Among the entries below, one stretch runs from the line that contains "const head = topSlant" through the line that contains "its imported frame.". Repeat that stretch exactly, ends included, and only that.

Source data
⟨
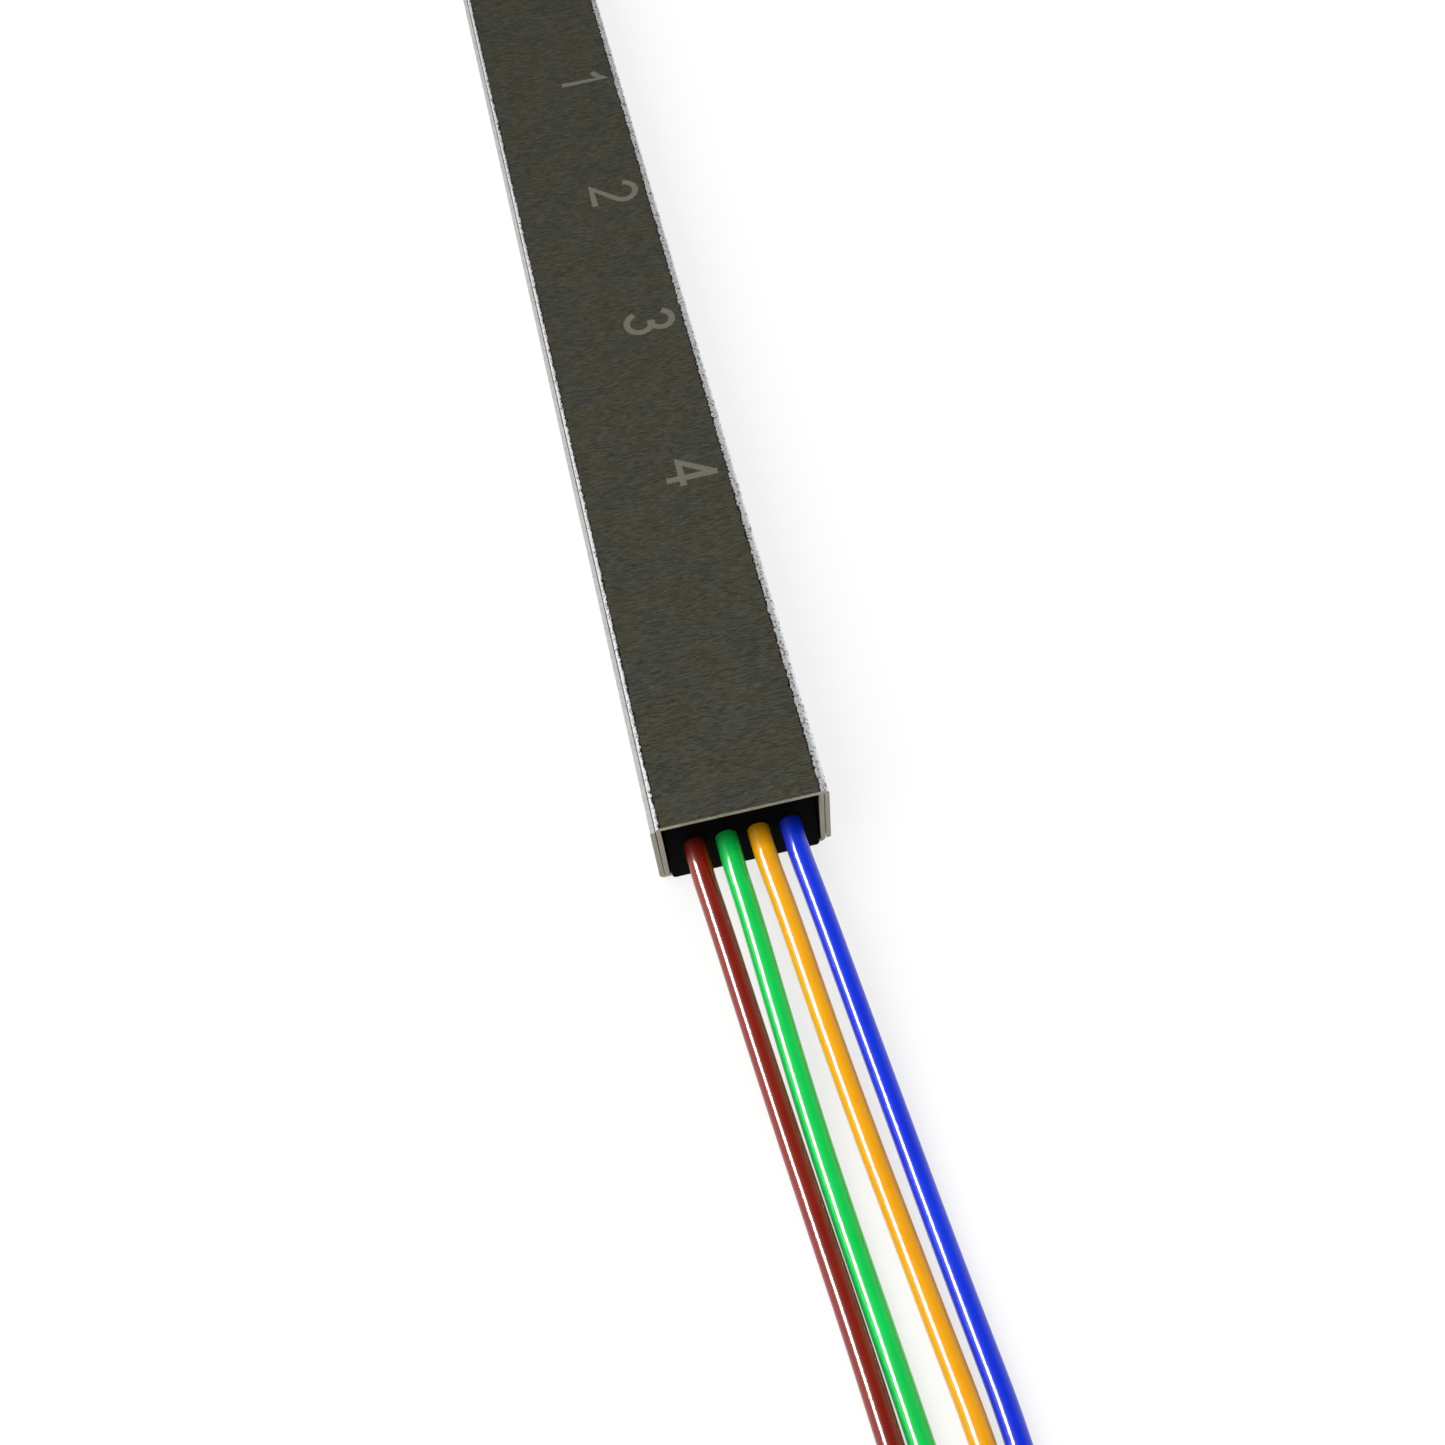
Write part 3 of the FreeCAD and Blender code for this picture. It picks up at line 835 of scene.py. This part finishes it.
⟩
⟨
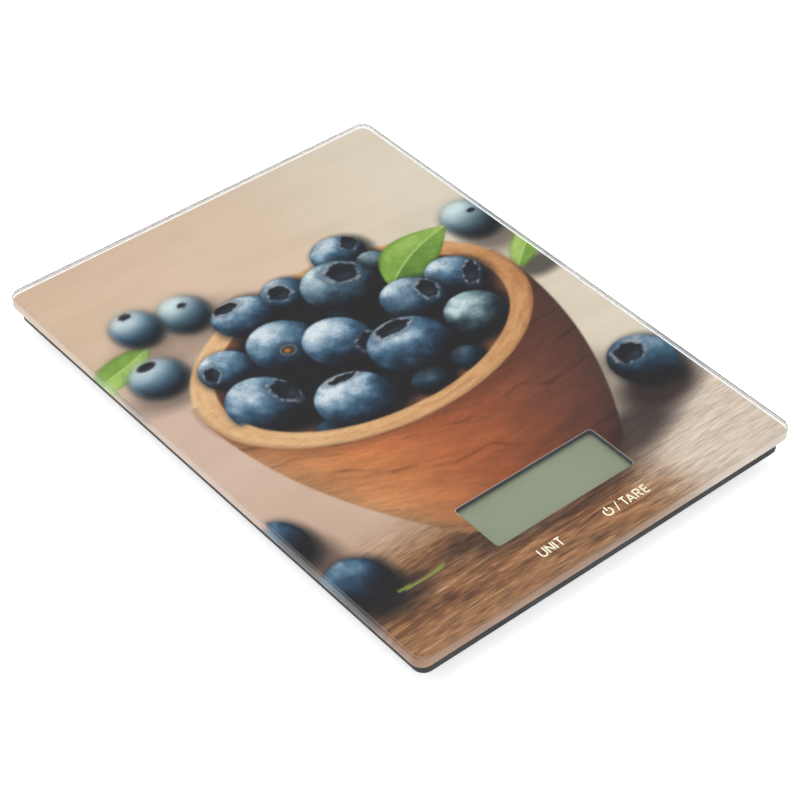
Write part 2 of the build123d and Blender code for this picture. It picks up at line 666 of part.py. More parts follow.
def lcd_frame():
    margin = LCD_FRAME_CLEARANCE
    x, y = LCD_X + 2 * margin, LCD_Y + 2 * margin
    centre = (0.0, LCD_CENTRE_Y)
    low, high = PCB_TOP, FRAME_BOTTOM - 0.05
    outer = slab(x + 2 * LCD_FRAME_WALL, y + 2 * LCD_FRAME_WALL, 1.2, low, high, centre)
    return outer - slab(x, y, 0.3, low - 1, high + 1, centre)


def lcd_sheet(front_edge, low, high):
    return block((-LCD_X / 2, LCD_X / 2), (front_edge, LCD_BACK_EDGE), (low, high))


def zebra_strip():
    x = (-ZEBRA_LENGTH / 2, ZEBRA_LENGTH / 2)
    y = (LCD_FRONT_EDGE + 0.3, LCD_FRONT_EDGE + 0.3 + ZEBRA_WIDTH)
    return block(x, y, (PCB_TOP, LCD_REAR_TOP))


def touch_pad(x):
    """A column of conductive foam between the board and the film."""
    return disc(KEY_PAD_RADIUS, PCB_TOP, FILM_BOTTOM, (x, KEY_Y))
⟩
⟨
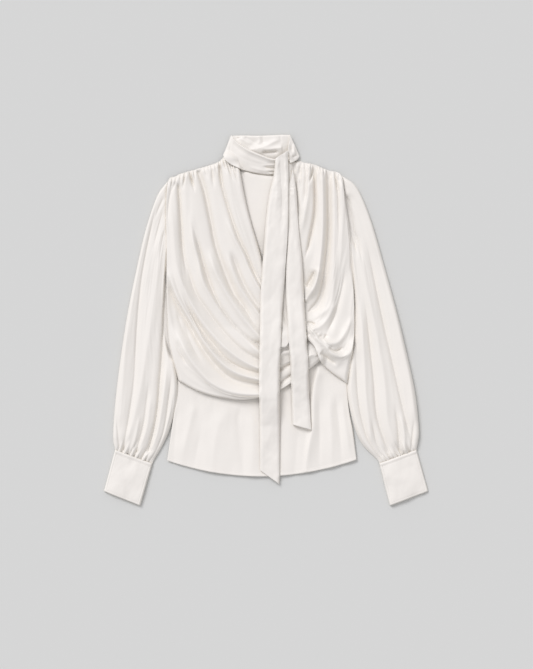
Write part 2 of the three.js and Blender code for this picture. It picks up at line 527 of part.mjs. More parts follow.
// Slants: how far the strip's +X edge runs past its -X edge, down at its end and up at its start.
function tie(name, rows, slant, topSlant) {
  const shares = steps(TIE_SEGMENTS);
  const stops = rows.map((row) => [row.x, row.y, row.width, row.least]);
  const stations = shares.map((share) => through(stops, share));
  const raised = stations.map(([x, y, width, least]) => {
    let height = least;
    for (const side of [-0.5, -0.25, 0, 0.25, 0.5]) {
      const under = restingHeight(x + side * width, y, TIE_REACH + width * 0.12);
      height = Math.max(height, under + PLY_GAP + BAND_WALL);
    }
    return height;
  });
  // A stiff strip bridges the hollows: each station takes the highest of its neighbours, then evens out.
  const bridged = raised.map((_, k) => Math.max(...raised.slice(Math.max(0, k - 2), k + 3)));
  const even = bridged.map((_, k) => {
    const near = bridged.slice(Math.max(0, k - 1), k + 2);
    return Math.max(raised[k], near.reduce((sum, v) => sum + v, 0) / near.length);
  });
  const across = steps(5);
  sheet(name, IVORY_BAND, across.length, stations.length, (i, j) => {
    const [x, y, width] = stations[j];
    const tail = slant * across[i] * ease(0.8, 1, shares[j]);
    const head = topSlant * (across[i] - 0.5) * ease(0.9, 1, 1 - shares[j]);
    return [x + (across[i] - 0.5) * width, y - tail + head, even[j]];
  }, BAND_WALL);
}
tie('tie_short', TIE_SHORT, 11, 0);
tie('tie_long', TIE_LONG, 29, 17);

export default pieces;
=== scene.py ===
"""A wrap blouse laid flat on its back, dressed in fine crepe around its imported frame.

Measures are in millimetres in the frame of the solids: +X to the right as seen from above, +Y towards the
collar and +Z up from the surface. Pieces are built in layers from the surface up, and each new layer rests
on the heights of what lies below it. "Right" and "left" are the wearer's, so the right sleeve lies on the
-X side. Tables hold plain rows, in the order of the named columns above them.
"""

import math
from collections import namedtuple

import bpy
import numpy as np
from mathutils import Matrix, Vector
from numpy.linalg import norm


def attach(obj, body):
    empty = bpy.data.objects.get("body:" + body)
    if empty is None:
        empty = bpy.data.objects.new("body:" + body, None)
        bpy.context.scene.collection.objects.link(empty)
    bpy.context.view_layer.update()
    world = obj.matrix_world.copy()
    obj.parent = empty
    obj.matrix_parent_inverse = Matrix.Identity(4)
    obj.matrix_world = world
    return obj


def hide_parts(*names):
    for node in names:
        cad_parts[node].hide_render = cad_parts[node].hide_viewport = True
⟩
Correct output
    const head = topSlant * (across[i] - 0.5) * ease(0.9, 1, 1 - shares[j]);
    return [x + (across[i] - 0.5) * width, y - tail + head, even[j]];
  }, BAND_WALL);
}
tie('tie_short', TIE_SHORT, 11, 0);
tie('tie_long', TIE_LONG, 29, 17);

export default pieces;
=== scene.py ===
"""A wrap blouse laid flat on its back, dressed in fine crepe around its imported frame.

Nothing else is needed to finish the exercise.